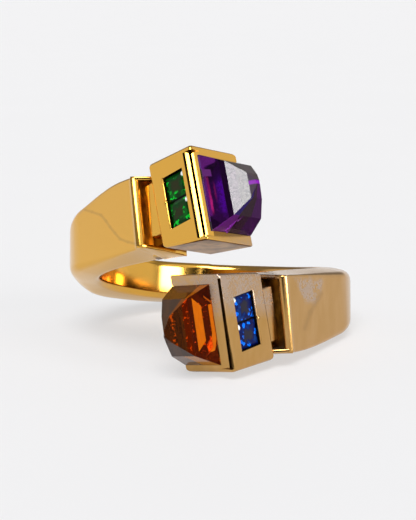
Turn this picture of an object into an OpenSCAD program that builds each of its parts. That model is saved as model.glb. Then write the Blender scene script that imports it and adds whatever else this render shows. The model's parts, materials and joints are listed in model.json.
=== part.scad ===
// Bypass wrap ring: two arms cross in front of the finger, each ends in a
// leaning square head with a tall step-cut stone and a window of two squares.
// The ring's own frame: the finger axis is Z, X points right, Y to the back.
// The second arm is the first one turned 180 degrees about Y.
// The whole ring is then laid on its side, as it lies by itself.

/* [Finger hole] */
// radius of the finger hole
hole_r = 8.5; // [7:0.1:11]
// outer radius of the plain back of the band
back_r = 10.87; // [9.8:0.01:12]

/* [Arm] */
// angle from the back of the ring at which the arm ends at the groove
arm_end = 157.4; // [145:0.1:160]
// lean of the arm's end to its own side
end_lean = 12.4; // [0:0.1:15]
// angle from the back at which the thin inner strip comes to its point
strip_end = 169; // [160:1:172]
// radius of the tight bend at the side of the arm
bend_r = 7.47; // [3:0.01:8]
// angle that the flat outer face looks to, measured from the back
flat_angle = 122; // [100:0.2:130]
// distance of that flat face from the finger axis
flat_r = 10.3; // [9.3:0.01:11]
// outer radius of the thin strip at the groove
strip_r = 10.2; // [9.2:0.1:11]
// how far the strip's ends stay below the arm's upper and lower sides
strip_step = 0.12; // [0:0.02:0.6]

/* [Neck] */
// thickness of the two thin walls that close the groove's ends
wall = 0.28; // [0.15:0.01:0.6]
// width of the neck's plate beside the head
neck_w = 0.72; // [0.3:0.02:1.2]
// drop of the neck's plate below the window face
neck_drop = 0.14; // [0:0.02:0.6]
// height above the head's lower end at which the neck's plate begins
neck_low = 2.2; // [1:0.05:3]
// height above the head's lower end at which the neck's plate ends
neck_high = 6.15; // [5:0.05:7]
// depth of the groove's floor below the window face
floor_drop = 1.05; // [0.4:0.05:1.6]

/* [Head] */
// place of the head's lower front corner
head_at = [-0.37, -15.54, 1.18];
// lean of the head to the back
lean_back = 15.6; // [0:0.1:25]
// lean of the head to its own arm's side
lean_side = 9.7; // [0:0.1:20]
// plan of the head: left corner
head_left = [-3.07, 2.83];
// plan of the head: back corner
head_back = [0.1, 6.4];
// plan of the head: right corner
head_right = [3.25, 3.69];
// length of the front edge
head_h = 7.05; // [5:0.05:9]
// slope of the lower face to the back
under_slope = -4.5; // [-10:0.1:10]
// slope of the lower face to the side
under_side = 2; // [-10:0.1:10]
// slope of the upper face to the back
upper_slope = -10.1; // [-20:0.1:10]
// slope of the upper face to the side
upper_side = 9.4; // [-5:0.1:15]
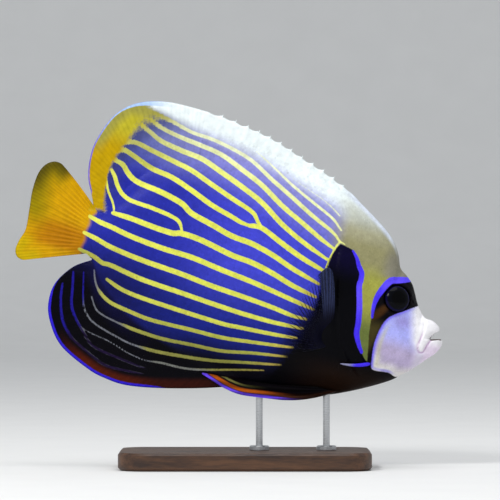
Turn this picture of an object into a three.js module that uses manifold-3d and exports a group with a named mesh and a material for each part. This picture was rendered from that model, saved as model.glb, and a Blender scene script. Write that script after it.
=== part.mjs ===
// Adult emperor angelfish (Pomacanthus imperator), life size, held nose down on a plain display stand.
// Millimetres. The fish is drawn in its own frame, where x runs from the tail root to the snout, y to
// its left side and z to its back, and the whole of it is then tilted and lifted onto the stand.
import * as THREE from 'three';
import { mergeVertices } from 'three/addons/utils/BufferGeometryUtils.js';
import Module from 'manifold-3d';

const wasm = await Module();
wasm.setup();

// Pose and stand
const NOSE_DOWN = THREE.MathUtils.degToRad(16);
const TAIL_ROOT_X = -95.1;
const TAIL_ROOT_Z = 164;
const BASE_LENGTH = 176;
const BASE_DEPTH = 104;
const BASE_THICKNESS = 12;
const BASE_CORNER = 18;
const BASE_CHAMFER = 1.6;
const BASE_CENTRE_X = 12;
const ROD_RADIUS = 2.4;
const ROD_COLLAR_RADIUS = 7;
const ROD_COLLAR_HEIGHT = 3;
const ROD_FRONT_X = 69;
const ROD_REAR_X = 22;
const ROD_TOP = 112;

// Clearance between neighbouring pieces
const GAP = 0.3;

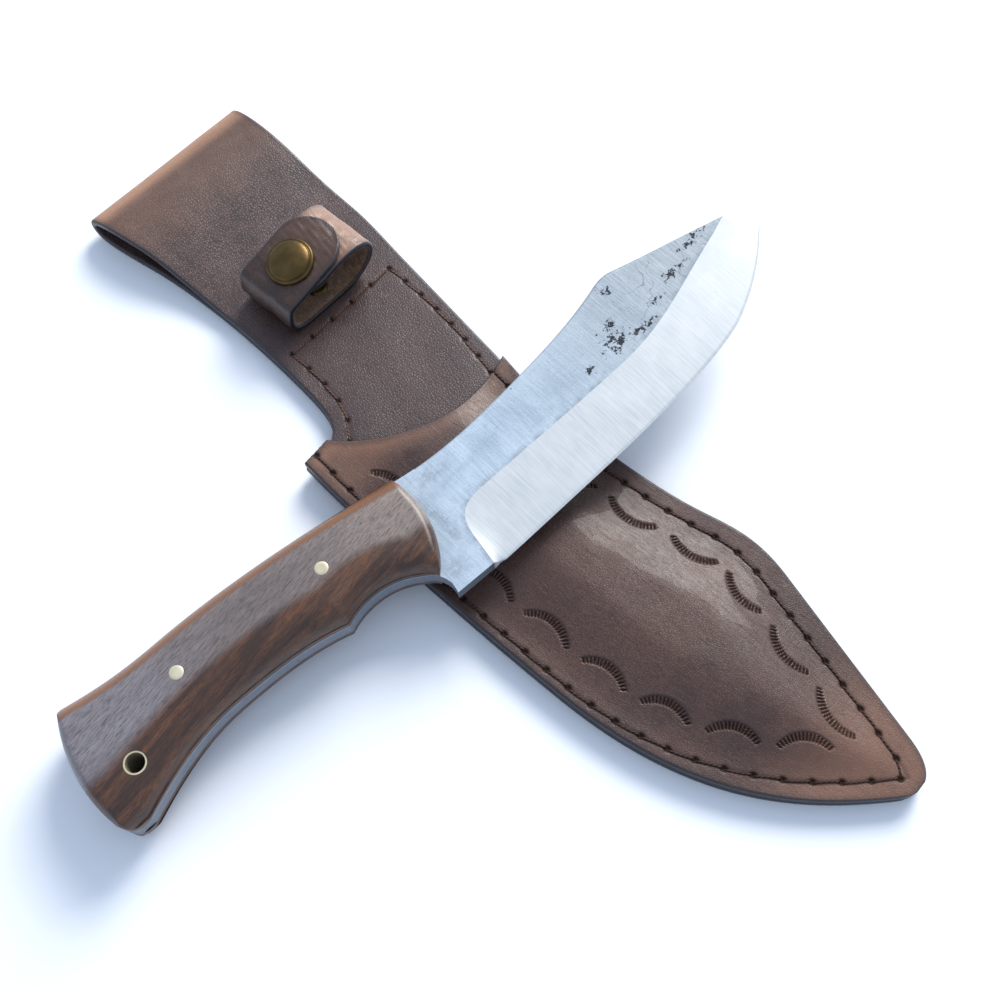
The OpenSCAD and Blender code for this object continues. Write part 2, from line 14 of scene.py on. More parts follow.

# # # # # # #

▶ [YOUR OBJECTIVE]: Using the entries above, extract exactly the span from the line with "Turn this picture of an object into a three.js" to the line with "wasm.setup();", both lines included; leave out everything else.

▶ [OUTPUT FOR THIS EXERCISE]:
Turn this picture of an object into a three.js module that uses manifold-3d and exports a group with a named mesh and a material for each part. This picture was rendered from that model, saved as model.glb, and a Blender scene script. Write that script after it.
=== part.mjs ===
// Adult emperor angelfish (Pomacanthus imperator), life size, held nose down on a plain display stand.
// Millimetres. The fish is drawn in its own frame, where x runs from the tail root to the snout, y to
// its left side and z to its back, and the whole of it is then tilted and lifted onto the stand.
import * as THREE from 'three';
import { mergeVertices } from 'three/addons/utils/BufferGeometryUtils.js';
import Module from 'manifold-3d';

const wasm = await Module();
wasm.setup();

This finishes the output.